Even in biotech, AbbVie Inc. (ABBV) plummeted 12.7%, leaving no place to hide.
With the markets under pressure, Cramer and the AAP team are calling PayPal (PYPL) out of the bullpen and into the portfolio. Find out what they're telling their investment club members and get in on the conversation with a free trial subscription to Action Alerts PLUS.
What's the Problem With Tariffs?
Why are the markets so terrified about tariffs? Cramer explained that, like it or not, our economy is held hostage by the super rich. When the rich feel good, they invest more and our economy expands. But when they feel bad, they invest less and everyone feels the pain.
For years, the ethos has been that free trade equals more trade and more deals equates to more money. That's been the American way for decades and for many, it's become a religion. But President Trump doesn't necessarily share this ethos, and after pumping up the economy with tax cuts, deregulation and repatriation, he's now ready to throw water on the fire with tariffs.
There's no doubt that tariffs will weigh on the markets, but they likely won't weigh as much as many people fear. It's clear that the old way of doing business and ignoring China wasn't working. It remains to be seen if standing up to them will do any better.
For the elites however, their verdict may already be in and they may already be creating a self-fulfilling prophecy by starting to curb their optimism.
Over on Real Money, Cramer says this decline, this turmoil, isn't about the Fed or interest rates. Get more of Cramer's insights with a free trial subscription to Real Money.
Investors Have Questions
In his "Voice of Cramerica" segment, Cramer took more calls from viewers on what was a tough day for individual investors.
When asked for a selloff strategy, Cramer said he'd suggest raising cash now, so that investors will be ready to buy once we learn all of the specifics on what the tariffs will entail.
As for what to buy when the selling subsides, Cramer said the high-growth names will be the first to bounce, and he'll be betting on retail, domestic stocks and FANG (his acronym for Facebook, Amazon (AMZN) , Netflix (NFLX) and Alphabet (GOOGL) ).
As for individual names, Cramer said Thor Industries (THO) will be challenged with both labor costs and interest rates on the rise. Investors should expect volatility in the stock. When asked about Dominion Midstream (DM) , Cramer said he'd avoid the entire oil patch for the foreseeable future.
Read Wednesday's Mad Money recap, Don't Write Off the Tech Titans.
Finally, when asked about Micron Technology (MU) , Cramer said expectations have gotten too high, but eventually the market will realize how good a quarter the company just had.
Improving Home Improvement
The home improvement stores had been one of the few bright spots in retail, Cramer told viewers. That was, until recently. So with Home Depot (HD) and rival Lowe's Cos. (LOW) both off 7.5% from their highs, which one should investors be buying into the weakness?

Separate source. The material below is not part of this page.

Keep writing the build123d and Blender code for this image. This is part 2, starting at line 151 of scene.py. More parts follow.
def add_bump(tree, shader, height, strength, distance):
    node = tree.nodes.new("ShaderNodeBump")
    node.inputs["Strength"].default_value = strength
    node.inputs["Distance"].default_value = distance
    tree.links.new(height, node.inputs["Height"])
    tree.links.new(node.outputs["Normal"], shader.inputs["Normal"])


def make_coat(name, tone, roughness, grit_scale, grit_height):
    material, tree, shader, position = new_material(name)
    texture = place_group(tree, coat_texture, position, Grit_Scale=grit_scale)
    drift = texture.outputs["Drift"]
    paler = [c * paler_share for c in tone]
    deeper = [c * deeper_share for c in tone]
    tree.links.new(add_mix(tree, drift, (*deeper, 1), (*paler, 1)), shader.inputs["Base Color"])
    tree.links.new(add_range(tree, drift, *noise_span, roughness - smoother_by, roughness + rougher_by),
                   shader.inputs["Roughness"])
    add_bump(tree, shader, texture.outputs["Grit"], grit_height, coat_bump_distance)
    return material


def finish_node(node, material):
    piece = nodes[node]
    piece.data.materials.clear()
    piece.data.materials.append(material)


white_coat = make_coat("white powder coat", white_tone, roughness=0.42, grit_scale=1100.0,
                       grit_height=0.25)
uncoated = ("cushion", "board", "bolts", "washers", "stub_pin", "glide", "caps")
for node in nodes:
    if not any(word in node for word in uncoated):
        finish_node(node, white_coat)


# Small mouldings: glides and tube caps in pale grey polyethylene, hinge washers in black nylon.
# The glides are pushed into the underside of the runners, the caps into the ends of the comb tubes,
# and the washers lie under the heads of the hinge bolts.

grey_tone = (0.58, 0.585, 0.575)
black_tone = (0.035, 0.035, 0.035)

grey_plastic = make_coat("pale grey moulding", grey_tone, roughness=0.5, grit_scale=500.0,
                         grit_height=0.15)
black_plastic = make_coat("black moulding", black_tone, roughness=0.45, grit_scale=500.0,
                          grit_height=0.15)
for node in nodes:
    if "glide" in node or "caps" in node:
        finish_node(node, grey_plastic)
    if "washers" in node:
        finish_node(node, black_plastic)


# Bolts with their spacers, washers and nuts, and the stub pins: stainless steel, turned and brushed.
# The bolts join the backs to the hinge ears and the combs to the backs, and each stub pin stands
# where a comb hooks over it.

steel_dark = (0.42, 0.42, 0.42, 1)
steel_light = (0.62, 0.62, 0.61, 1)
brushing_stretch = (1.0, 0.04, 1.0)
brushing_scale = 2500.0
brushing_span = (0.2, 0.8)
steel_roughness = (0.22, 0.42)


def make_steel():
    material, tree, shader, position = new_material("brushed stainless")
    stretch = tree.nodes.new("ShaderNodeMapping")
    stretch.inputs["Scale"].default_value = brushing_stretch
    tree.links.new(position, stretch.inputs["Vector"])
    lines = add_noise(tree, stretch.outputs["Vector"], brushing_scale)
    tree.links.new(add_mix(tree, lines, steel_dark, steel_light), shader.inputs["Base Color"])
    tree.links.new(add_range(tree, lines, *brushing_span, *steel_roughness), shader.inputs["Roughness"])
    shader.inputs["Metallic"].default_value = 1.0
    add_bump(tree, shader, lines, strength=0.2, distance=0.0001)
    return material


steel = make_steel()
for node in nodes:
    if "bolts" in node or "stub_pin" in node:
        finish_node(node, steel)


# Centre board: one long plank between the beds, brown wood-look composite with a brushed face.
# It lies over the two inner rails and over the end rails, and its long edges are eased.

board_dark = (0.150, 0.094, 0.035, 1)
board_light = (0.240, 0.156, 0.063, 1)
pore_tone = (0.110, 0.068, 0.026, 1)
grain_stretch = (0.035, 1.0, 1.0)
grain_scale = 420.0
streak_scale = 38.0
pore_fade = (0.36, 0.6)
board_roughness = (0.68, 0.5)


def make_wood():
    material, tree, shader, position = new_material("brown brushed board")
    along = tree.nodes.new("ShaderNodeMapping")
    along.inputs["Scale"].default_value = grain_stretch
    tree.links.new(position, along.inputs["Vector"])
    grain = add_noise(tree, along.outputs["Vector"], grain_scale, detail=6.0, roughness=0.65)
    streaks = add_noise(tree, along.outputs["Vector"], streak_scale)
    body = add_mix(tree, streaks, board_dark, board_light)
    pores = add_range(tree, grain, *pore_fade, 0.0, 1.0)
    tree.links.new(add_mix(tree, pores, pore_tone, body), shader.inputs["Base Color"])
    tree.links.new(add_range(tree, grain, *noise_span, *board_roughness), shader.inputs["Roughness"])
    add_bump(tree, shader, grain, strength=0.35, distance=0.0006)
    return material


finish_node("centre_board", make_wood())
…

Before the financial crisis in 2008, Cramer said his answer would have certainly been Lowe's. But in more recent years, Home Depot has emerged as the superior operator and Cramer said he thinks he knows why.
Home Depot was the first to embrace new technology, Cramer explained, leaving Lowe's behind the curve. Years ago, the company gave employees smart phones and began developing apps for everything from inventory management to customer service, something that has helped it snag more of the lucrative contractor market.

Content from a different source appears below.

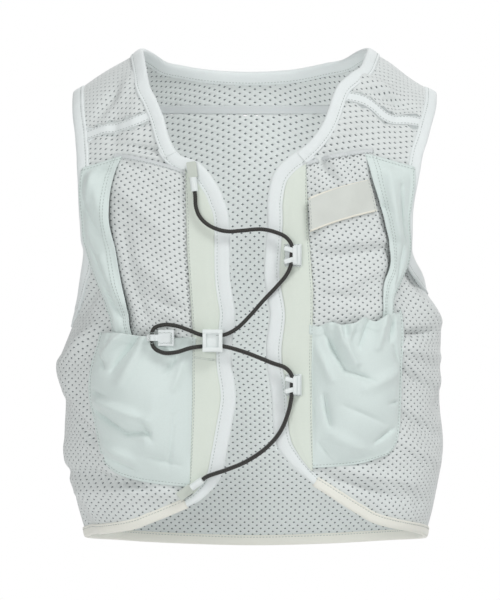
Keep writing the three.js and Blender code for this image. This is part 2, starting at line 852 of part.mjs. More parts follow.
const chestHigh = firstLayer + chestPocketRoom + clothWall;
for (const side of both) {
  const shape = chestPockets[side];
  const area = patch({ left: trace(shape.outer.map(front), 40), right: tapeSide(side, shape) });
  const rim = rimOf(area);
  const ramp = 2 * rim.u;
  const form = (u, v) =>
    rampUp(u - rim.u, ramp) * rampUp(1 - rim.u - u, ramp) * rampUp(v - rim.v, 2 * rim.v);
  const us = [rim.u, rim.u + ramp, 0.36, 0.64, 1 - rim.u - ramp, 1 - rim.u];
  const vs = [rim.v, 3 * rim.v, ...lines(7, 0.2, 1)];
  const room = { base: firstLayer, room: chestPocketRoom, us, vs, form, open: "top" };
  add("chest_pocket_" + side, pocket(area, room), "mesh");
}

const strapRamp = 0.35; // share of a strap pocket's width over which it lifts from its outer edge
for (const side of both) {
  const shape = strapPockets[side];
  const [left, right] = [shape.outer, shape.inner].map((edge) => trace(edge.map(front), 40));
  const area = patch({ left, right });
  const rim = rimOf(area);
  const form = (u, v) => {
    const ends = rampUp(v - rim.v, 4 * rim.v) * rampUp(1 - rim.v - v, 4 * rim.v);
    return rampUp(u - rim.u, strapRamp) * ends;
  };
  const us = [rim.u, ...lines(2, strapRamp, 1)];
  const vs = [rim.v, 3 * rim.v, ...lines(8, 0.18, 0.82), 1 - 3 * rim.v, 1 - rim.v];
  const room = { base: trimLow, room: strapPocketRoom, us, vs, form, open: "inner" };
  add("strap_pocket_" + side, pocket(area, room), "mint");
}

const flaskMouth = 0.55; // share of the room that the mouth keeps under its elastic
const flaskNeck = 0.55; // share of the height from which it draws in towards the mouth
const flaskFull = 0.4; // share of the height by which it is full
for (const side of both) {
  const shape = flaskPockets[side];
  const left = trace(shape.outer.map(front), 40);
  const right = tapeSide(side, shape);
  const bottom = trace([left[0], ...shape.base.map(front), right[0]], 24);
  const area = patch({ left, right, bottom });
  const rim = rimOf(area);
  const form = (u, v) => {
    const across = hump((u - rim.u) / (1 - 2 * rim.u), 0.7);
    const drawIn = smooth(clamp((v - flaskNeck) / (1 - flaskNeck), 0, 1));
    return across * rampUp(v - rim.v, flaskFull) * mix(1, flaskMouth, drawIn);
  };
  const us = [rim.u, ...lines(6, 0.12, 0.88), 1 - rim.u];
  const vs = [rim.v, 0.08, 0.16, ...lines(6, 0.26, 1)];
  const room = { base: firstLayer, room: flaskRoom, us, vs, form, open: "top" };
  add("flask_pocket_" + side, pocket(area, room), "mint");
}

// The woven label lies across the right chest pocket
const labelLine = (a, b) => trace([front(labelCorners[a]), front(labelCorners[b])], 8);
const labelArea = patch({ left: labelLine(0, 3), right: labelLine(1, 2) });
const labelLow = chestHigh + gap;
add("chest_label", sheet(labelArea, lines(6), lines(2), labelLow, labelLow + labelWall), "label");

// A frame on the front of the torso: x to the right, y up the cloth, z outwards
function seat(row, off, spin = 0) {
  const place = front(row);
  const { alongLane, normal } = directions(...place);
  const right = alongLane.clone().normalize();
  const up = normal.clone().cross(right);
  const frame = new THREE.Matrix4().makeBasis(right, up, normal);
  frame.setPosition(shell(place, off));
  return frame.multiply(new THREE.Matrix4().makeRotationZ(spin));
}
function addAt(name, geometry, material, frame) {
  add(name, geometry, material).applyMatrix4(frame);
}

// A plate with rounded corners, standing on z = 0
function plate(width, height, thick, radius) {
  const [x, y] = [width / 2, height / 2];
  const outline = new THREE.Shape();
  outline.moveTo(radius - x, -y);
  outline.lineTo(x - radius, -y);
  outline.absarc(x - radius, radius - y, radius, -quarter, 0);
  outline.absarc(x - radius, y - radius, radius, 0, quarter);
  outline.absarc(radius - x, y - radius, radius, quarter, 2 * quarter);
  outline.absarc(radius - x, radius - y, radius, 2 * quarter, 3 * quarter);
  const run = { depth: thick, bevelEnabled: false, curveSegments: 3 };
  return new THREE.ExtrudeGeometry(outline, run);
}

// An outline drawn across and outwards, run along the cloth's up direction and centred on it
function runUp(outline, length, curveSegments = 5) {
  const run = { depth: length, bevelEnabled: false, curveSegments };
  const geometry = new THREE.ExtrudeGeometry(outline, run);
  return geometry.rotateX(quarter).translate(0, length / 2, 0);
}

const channel = cordDiameter + 2 * cordPlay;

// Lace hooks on sewn pads: a channel closed by a lip with a slot between its two prongs
const hookPlaces = {
  upper: { across: 0.19, down: 0.41 },
  lower: { across: 0.193, down: 0.664 },
};
function laceHook() {
  const half = hookWidth / 2;
  const outline = new THREE.Shape();
  const high = 2 * plasticWall + channel;
  outline.moveTo(-half, 0);
  outline.lineTo(half, 0);
  outline.lineTo(half, high);
  outline.lineTo(-half, high);
  outline.lineTo(-half, high - plasticWall);
  outline.lineTo(half - plasticWall, high - plasticWall);
  outline.lineTo(half - plasticWall, plasticWall);
  outline.lineTo(-half, plasticWall);
  outline.closePath();
  const slot = new THREE.BoxGeometry(hookWidth, hookSlot, 2 * plasticWall + cordPlay);
  slot.translate(-half / 2 - plasticWall, 0, high - plasticWall / 2);
  return cut(runUp(outline, hookHeight), slot);
}
for (const [name, place] of Object.entries(hookPlaces)) {
  const pad = plate(padWidth, padHeight, padWall, plateCorner);
  addAt("hook_pad_" + name, pad, "binding", seat(place, trimLow));
  addAt("lace_hook_" + name, laceHook(), "plastic", seat(place, trimLow + padWall + gap));
}

// The slider: two channels side by side that the cord runs through
const sliderPlace = { across: -0.218, down: 0.577 };
const sliderHigh = channel + 2 * plasticWall;
const tunnels = [0.5, -0.5].map((half) => {
  const box = new THREE.BoxGeometry(2 * sliderWidth, channel, channel);
  return box.translate(0, half * sliderPitch, sliderHigh / 2);
});
const slider = cut(plate(sliderWidth, sliderHeight, sliderHigh, plateCorner), ...tunnels);
addAt("cord_slider", slider, "plastic", seat(sliderPlace, trimLow));

// The pull tab: a folded strip round the cord's loop
const tabPlace = { across: -0.443, down: 0.573 };
const eyeRadius = channel / 2;
const tabCord = firstLayer + flaskRoom * flaskMouth + clothWall + eyeRadius + plasticWall + gap;
function pullTab() {
  const [wall, half] = [plasticWall, tabWall / 2];
  const round = eyeRadius + wall;
  const turn = Math.asin(half / round);
  const outline = new THREE.Shape();
  outline.moveTo(eyeNeck + tabLength - round, -half);
  outline.lineTo(eyeNeck + tabLength - round, half);
  outline.absarc(0, 0, round, turn, 2 * Math.PI - turn);
  outline.closePath();
  const eye = new THREE.Path();
  eye.absarc(0, 0, eyeRadius, 0, 2 * Math.PI);
  outline.holes.push(eye);
  const corner = (tabHeight - eyeLength) / 2;
  const corners = [0.5, -0.5].map((half) => {
    const box = new THREE.BoxGeometry(2 * eyeNeck, corner, 3 * round);
    return box.translate(0, half * (eyeLength + corner), 0);
  });
  return cut(runUp(outline, tabHeight, 8), ...corners).translate(-tabLength / 2 - round, 0, 0);
}
addAt("pull_tab", pullTab(), "tape", seat(tabPlace, tabCord));

// Anchors at the cord's two ends: a sewn loop of tape and the sleeve that holds the cord in it
const anchors = {
  top: { place: { across: -0.325, down: 0.243 }, spin: -0.09 },
  bottom: { place: { across: -0.36, down: 0.875 }, spin: 2.2 },
};
for (const [name, { place, spin }] of Object.entries(anchors)) {
  const frame = seat(place, trimLow, spin);
  addAt("cord_anchor_" + name, plate(anchorWidth, anchorLength, tabWall, 1), "tape", frame);
  const round = sleeveDiameter / 2;
  const sleeve = new THREE.CylinderGeometry(round, round, sleeveLength, 12);
  sleeve.translate(0, -(anchorLength + sleeveLength) / 2 - gap, round);
  addAt("cord_sleeve_" + name, sleeve, "plastic", frame);
}

// The elastic cord: from the top sleeve through the upper hook and the slider, round through the
// pull tab, back through the slider and the lower hook to the bottom sleeve
const cordRoute = [
  [-47.1, -94.3, -113.6],
  [-46.8, -94.9, -117],
  [-46.3, -94.9, -125],
  [-43.5, -95.2, -132.5],
  [-38, -96, -138.4],
  [-30, -97, -142.6],
  [-21, -97.7, -144.5],
  [-9.5, -98, -143.8],
  [5, -98.6, -142.8],
  [15.5, -99.3, -145],
  [24, -99.5, -149],
  [28.6, -99.6, -155.5],
  [28.3, -99.8, -163],
  [27.8, -100, -171],
  [24, -99.9, -179],
  [16.7, -99.2, -187.6],
  [7, -99, -197.8],
  [-3.8, -99, -210],
  [-14, -99, -220],
  [-24.3, -99, -225.2],
  [-33.3, -98.4, -225.3],
  [-42.3, -97.7, -225.1],
  [-51.5, -98.2, -221.6],
  [-61, -98.9, -218.3],
  [-71, -98.8, -217.3],
  [-78.6, -98.2, -219.8],
  [-80.8, -98.2, -224.8],
  [-80.9, -98.3, -230],
  [-78.6, -98.7, -235.6],
  [-71, -100.4, -239.3],
  [-61, -101, -238.6],
  [-51.3, -99.2, -235.7],
  [-42.3, -97.7, -234.3],
  [-33.3, -98.3, -234.1],
  [-24.3, -99, -234.3],
  [-10.3, -99, -238],
  [2.4, -99, -242.7],
  [13.5, -99.2, -247.2],
  [24, -99.4, -251.2],
  [28.6, -99.3, -257.2],
  [28.6, -99.1, -264.5],
  [28.5, -98.9, -272.2],
  [25.9, -98.2, -285.5],
  [19.4, -97.4, -301],
  [8, -96.8, -314],
  [-8, -96.2, -324.6],
  [-23, -95.2, -330.8],
  [-37.6, -94.6, -335.9],
  [-40.85, -94, -338.2],
];
const cordSteps = 66;
const cordSides = 8;
const cordSection = new THREE.Shape(
  lines(cordSides)
    .slice(0, -1)
    .map((t) => 4 * quarter * t)
    .map((a) => new THREE.Vector2(Math.cos(a), Math.sin(a)).multiplyScalar(cordDiameter / 2)),
);
const cordPath = new THREE.CatmullRomCurve3(cordRoute.map((p) => new THREE.Vector3(...p)));
const cordShape = { steps: cordSteps, bevelEnabled: false, extrudePath: cordPath };
add("elastic_cord", new THREE.ExtrudeGeometry(cordSection, cordShape), "cord");

export default vest;
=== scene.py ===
import bpy
import itertools
import json
import math
import numpy as np
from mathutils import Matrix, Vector

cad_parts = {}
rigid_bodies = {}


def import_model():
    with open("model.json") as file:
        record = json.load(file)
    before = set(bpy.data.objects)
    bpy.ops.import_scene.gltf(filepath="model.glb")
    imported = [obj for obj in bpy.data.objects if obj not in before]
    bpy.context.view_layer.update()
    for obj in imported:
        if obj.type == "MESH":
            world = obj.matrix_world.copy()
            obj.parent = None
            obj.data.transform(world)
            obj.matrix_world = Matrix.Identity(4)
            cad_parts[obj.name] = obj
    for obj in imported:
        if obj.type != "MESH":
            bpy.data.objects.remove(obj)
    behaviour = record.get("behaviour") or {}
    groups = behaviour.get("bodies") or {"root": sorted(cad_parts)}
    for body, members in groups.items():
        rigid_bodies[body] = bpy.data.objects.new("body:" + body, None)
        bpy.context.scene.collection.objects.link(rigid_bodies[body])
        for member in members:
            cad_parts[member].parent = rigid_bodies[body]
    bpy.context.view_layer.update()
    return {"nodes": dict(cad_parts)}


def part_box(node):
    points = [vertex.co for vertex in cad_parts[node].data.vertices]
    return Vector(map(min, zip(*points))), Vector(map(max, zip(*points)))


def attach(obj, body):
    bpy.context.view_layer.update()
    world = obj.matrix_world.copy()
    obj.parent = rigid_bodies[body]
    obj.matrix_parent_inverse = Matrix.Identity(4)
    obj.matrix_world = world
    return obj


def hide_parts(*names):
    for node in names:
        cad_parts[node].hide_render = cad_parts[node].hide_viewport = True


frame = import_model()
nodes = frame["nodes"]
print("frame loaded")

quarter = math.pi / 2
fullTurn = 2 * math.pi
mm = 0.001

# The camera, 4 m in front of the vest
cameraSetup = {"place": (-0.004, -4.0, -0.198), "lens": 300, "sensor": 36}


def addCamera():
    data = bpy.data.cameras.new("photoCamera")
    data.lens = cameraSetup["lens"]
    data.sensor_width = cameraSetup["sensor"]
    camera = bpy.data.objects.new("photoCamera", data)
    camera.location = cameraSetup["place"]
    camera.rotation_euler = (quarter, 0, 0)
    bpy.context.collection.objects.link(camera)
    bpy.context.scene.camera = camera


addCamera()

# The torso surface, in mm
torso = {
    "halfWidth": 150, "halfDepth": 92, "vestHeight": 398, "armpitDrop": 199,
    "halfSpread": 186, "neckHalf": 89, "armHalf": 144, "shoulderFall": 37, "crestTop": 1,
    "crestEase": 40, "sideSquare": 0.25, "overSquare": 0.3, "widenShare": 0.45,
}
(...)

At the same time, Lowe's became distracted by acquiring Rona, a Canadian home improvement chain with 245 locations. Eventually, Rona may become a big asset for Lowe's, but at the moment, the chain is not adding to the company's bottom line.

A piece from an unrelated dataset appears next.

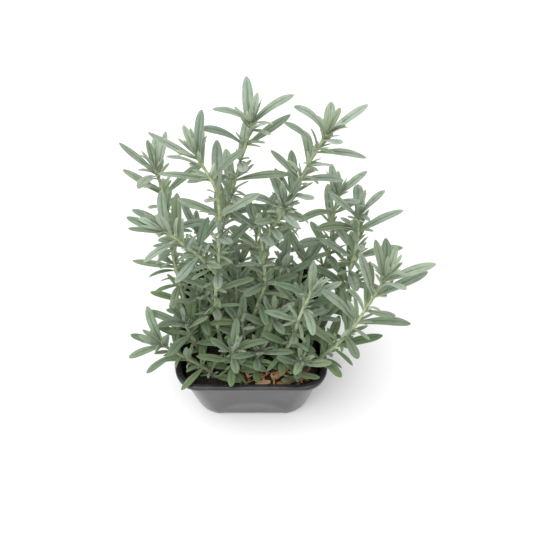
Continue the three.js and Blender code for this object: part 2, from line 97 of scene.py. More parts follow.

Home Depot shares trade at 17 times earnings, compared to just 14 times for Lowe's. That multiple is warranted however, as Cramer said Lowe's is the riskier stock. That's why he's sticking with Home Depot, which continues to deliver superior same store sales growth and better earnings per share.
Executive Decision: Washington Prime Group
For his "Executive Decision" segment, Cramer sat down with Lou Conforti, CEO of Washington Prime Group (WPG) , the 2014 spinoff of Simon Property Group (SPG) that is off 9.4% in 2018, with retail REITs falling out of favor.
Conforti explained that for many investors, the retail market has become binary. You're either in ecommerce or you're dead. You're either in a great primary market or you're dead. But that's not how the industry works.
While it's true that many REITs have been too concentrated on national retail tenants, Washington Prime has been diversifying with a mix of local, regional and national tenants, and away from just retail, to include lifestyle and experiential tenants. To not do so would be a disservice to their tenants and the communities they serve, Conforti added.
Washington Prime is primarily a town center operator and had a 93% occupancy rate at the end of 2017. Conforti noted that their 15% yield should not be seen as a red flag, as the distribution is well covered with their current financials.